Shamir's breezy manner and casual approach encourage people to speak candidly, and their comments about Jews are shocking -- horrendous, really, but sometimes surprisingly funny.
"He who forgets history is doomed to repeat it." - George Santayana
It's always kind of frustrating when there is a movie whose conclusion I agree with but where the logic is especially faulty and that's very true for "Defamation." On the one hand, I agree with filmmaker Yoav Shamir that one can be critical of Israel without being anti-semitic, although there are many poeple who do so for exactly that reason. But then according to this documentary, anti-semitism does not exist in this day and age. Although, he did find it on a street corner in Brooklyn faster than you could find an egg cream.

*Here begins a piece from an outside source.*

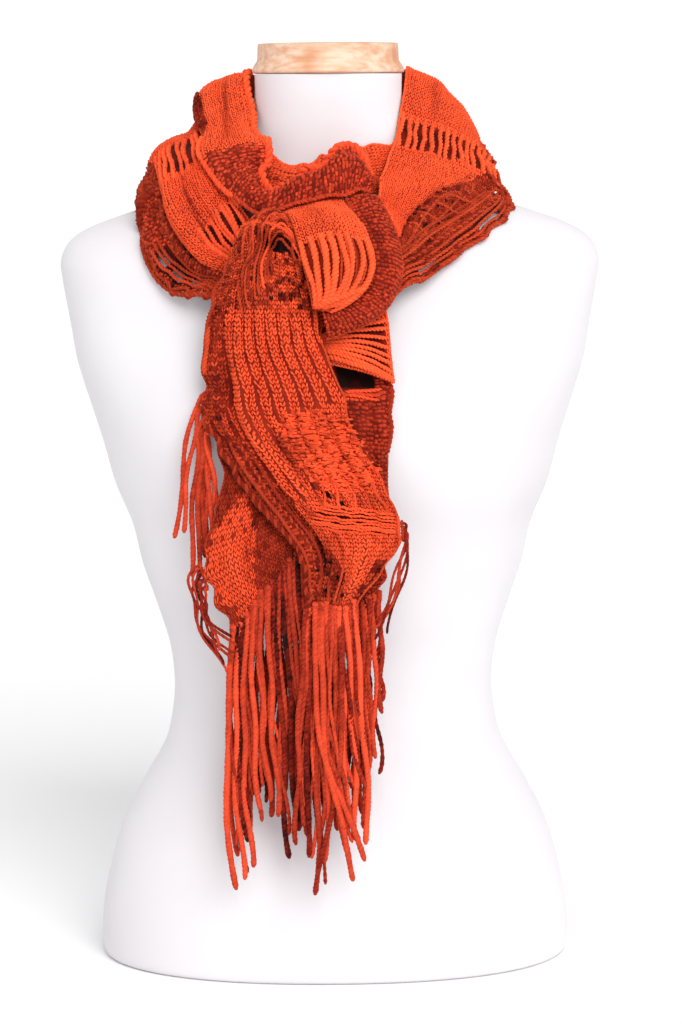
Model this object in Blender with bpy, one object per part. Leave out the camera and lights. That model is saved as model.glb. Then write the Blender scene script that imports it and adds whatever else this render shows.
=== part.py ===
"""Net frill scarf, wound twice round the neck of a limbless dress form and looped through itself.

The frame is the form's own: Z is up, the front faces -Y, and the origin is the centre of the flat
underside. Every size below is in millimetres and is turned into metres when a mesh is made.

The scarf is one knitted strip. Each stretch that shows is a ribbon between an edge A and an edge B,
given by a short table of sections, and has a wall of its own. The stretches are built from the
inside out, and each one is pushed outwards until it lies clear of those beneath it.
"""
import math

import bpy
import bmesh
import numpy as np
from mathutils import Vector
from mathutils.bvhtree import BVHTree

MM = 0.001

# ---------------------------------------------------------------- driving sizes (mm)
KNIT_WALL = 2.0          # thickness of the knitted cloth
REST_GAP = 0.35          # air between two layers that lie on each other
SEAM_GAP = 0.3           # air between two stretches of one ribbon
CORD = 4.4               # width of a fringe cord
SIDE_CORD = 3.2          # width of a cord of the left group
NET_CORD = 1.8           # width of a loose net strand
STRIP_HEIGHT = 3.5       # the knotted edge that the fringe cords grow from
STRIP_DEPTH = 3.2
CORD_SHARE = 0.92        # thickness of a cord as a share of its width at the strip
TIP_TAPER = 0.8          # thickness of a cord's tip as a share of the cord's
HEM_GAP = 0.45           # air between the cloth's edge and a strip beside or under it
LAY_MARGIN = 0.25        # extra height over a layer beneath, between the points that are tried
SHARP_ANGLE = 50.0       # degrees between faces above which an edge is shaded sharp
NECK_TOP = 646.0         # top of the form's neck, under the cap
CAP_RADIUS = 54.5        # lip of the neck cap
CAP_HEIGHT = 22.0

# ---------------------------------------------------------------- dress form
# height, half width, depth in front, depth at the back, shift of the ring along Y
FORM_RINGS = [
    (0, 168, 105, 106, 0), (6, 173, 110, 111, 0), (36, 172, 109, 112, 0), (66, 166, 106, 110, 0),
    (97, 157, 102, 106, 0), (127, 142, 96, 98, 0), (157, 125, 88, 86, 0), (180, 119, 84, 80, 0),
    (203, 117, 82, 77, 0), (232, 120, 85, 76, 0), (262, 129, 92, 78, 0), (292, 139, 99, 81, 0),
    (322, 146, 108, 84, 0), (352, 158, 119, 87, 0), (382, 166, 126, 91, 0), (411, 175, 124, 94, 0),
    (441, 184, 115, 96, 0), (470, 189, 102, 96, 0), (499, 194, 91, 94, 0), (514, 195, 84, 90, 0),
    (528, 188, 75, 83, 0), (538, 172, 67, 75, 0), (547, 147, 61, 69, 0), (556, 121, 57, 64, 0),
    (568, 96, 54, 60, 0), (582, 77, 52, 56, 0), (598, 63, 51, 53, -2), (615, 55, 51, 52, -4),
    (632, 53, 52, 52, -5), (NECK_TOP, 53, 52, 52, -6),
]
FORM_SEGMENTS = 36
FORM_SQUARENESS = 2.25   # exponent of the rings: 2 is an ellipse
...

Sure, Abe Foxman, National Director of the Anti-Defamation League, might just be exaggerating but that's how you fundraise, by scaring your demographic(For example, an arts movie theatre could say that if you don't support them, they will be showing "Fast Five" this upcoming weekend), and it's questionable the extent of the influence he has with Israeli authorities. As a result, the documentary shows tabloid journalism is pretty much the same wherever you go. Shamir's other target is a class trip of Israeli students to visit a former concentration camp in Poland, in reality not to indoctrinate them, but because youngsters were starting to lose touch with their past. Actually, it will probably make them more empathetic to the sufferings of others. You just have to make them understand that the Holocaust was not a unique event.